5. When you are ready to potty train full go—-ditch the diapers!! Diapers or pull ups make it difficult for a child to feel when they start to wet and give a sense of security. Even the feel and learn type pull ups are not like the good ole’ fashioned cotton underwear! You can put rubber pants or a disposable pull up over the underwear to help contain accidents. Do not switch back and forth from diapers to underwear, this becomes very confusing for a child. You can purchase car seat protectors for your trips out and about.
6. Start setting the timer for every hour and a half to two hours and announcing “it’s potty time!” Try staying home for a few days and close to the potty to get the process started. A weekend is a great time to start!
7. Try letting your child run naked with a long t-shirt outside or inside on non carpeted floors for periods of time. When you see your child begin to pee or poop, bring them to the potty. This allows your toddler to feel and learn very easily.
8. Handle accidents with patience. Very little reaction…just “oops next time we will use the potty!” Remember this is a process! When there is an accident, place your child immediately on the potty to “finish”. This will help them equate the potty with the action.
9. Be sure your child is really ready. If you start too soon the road will be more difficult. If you meet resistance, take a break for a couple of weeks and then try again.
10. Adjust your attitude. It is important that children are never forced, shamed or manipulated into using the toilet.
11. Celebrate success. Success is just sitting on the potty at first! Decide what reward system you will use and what works for your child. Some parents find sticker charts, songs, high fives, M & Ms or other special treats will do the trick. M & Ms were perfect for us….one for my child and two for me! Do not over celebrate as this can cause stress for some children, especially children who are real “pleasers”.
12. Do not teach any other difficult tasks during this time.
13. Remember the mantra “two steps forward one-step back”. Often children start well and then lose some interest or start having accidents. Remember, it takes a lot of work for a toddler to figure this out! Sometimes concentration is lost!
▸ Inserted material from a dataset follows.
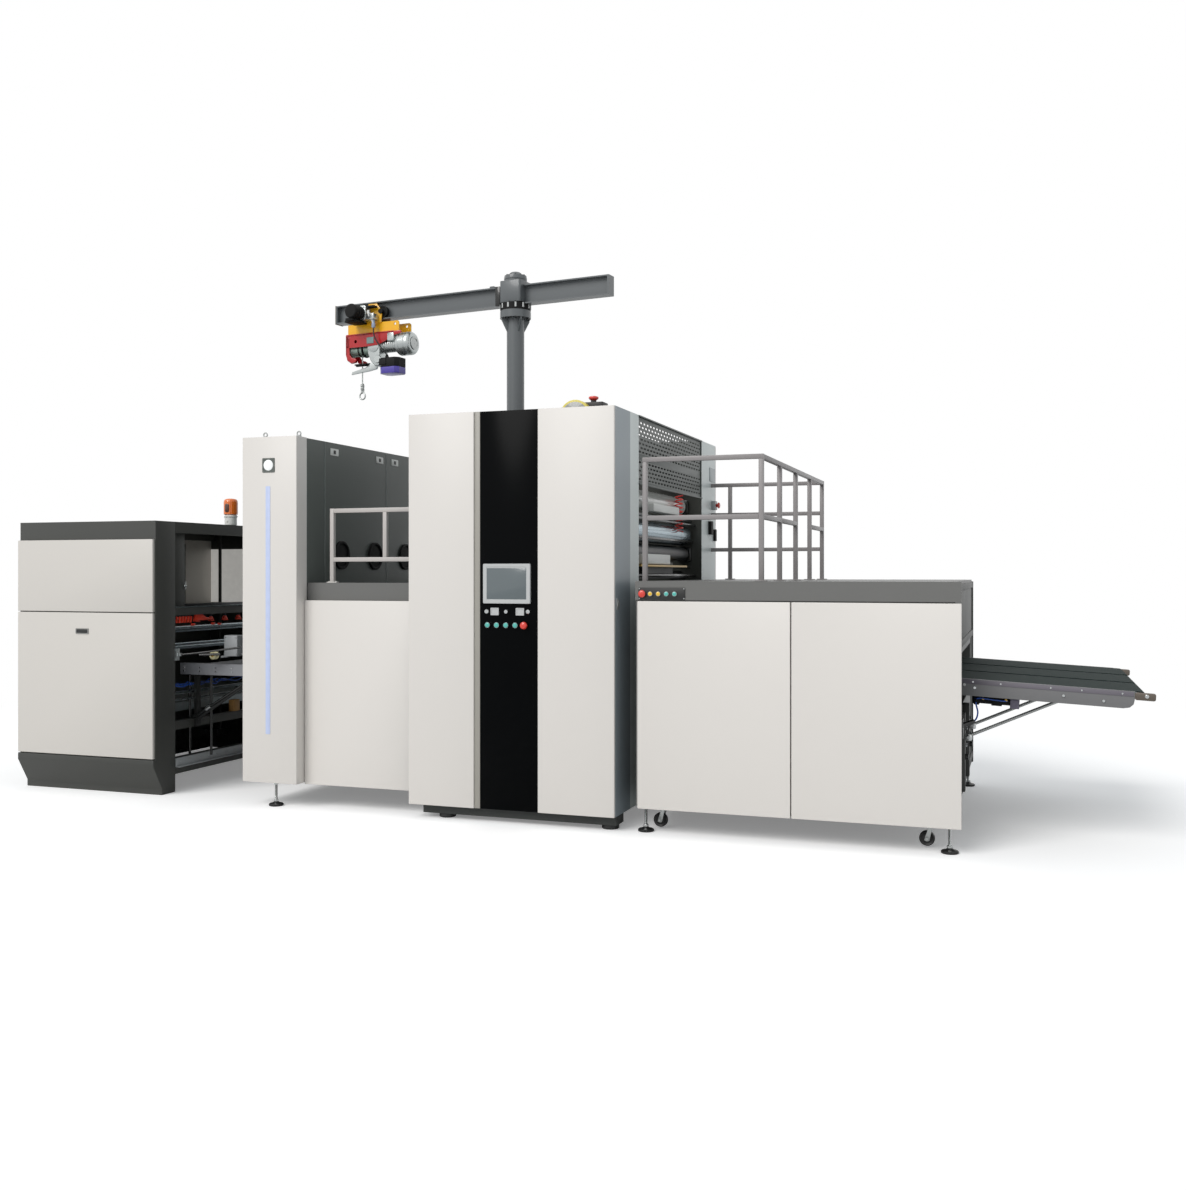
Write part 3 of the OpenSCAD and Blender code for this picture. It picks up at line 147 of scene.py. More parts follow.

14. Be sure to teach good hygiene. Teach toddlers how to wipe bottoms, wash hands, and flush toilets with the lid closed. Toddlers will not be able to completely wipe themselves, especially after a bowel movement, without help for some time, often until about age 5.
15. Potty train for daytime only…leave night time training for later. This is a different process! Use diapers or disposable training pants for night time use, you can call them “sleeping pants” to keep from confusing your child.
So, give it a try if the timing is right! Both you and your child will feel so accomplished. Practice that celebratory “potty dance” and pick up some M & Ms to reward your child and yourself. Tomorrow…a few “potty pitfalls” that can make potty training a little more challenging.
Take a breath, enjoy the joyful moments of each day, and remember you don’t have to be perfect to be the perfect parent.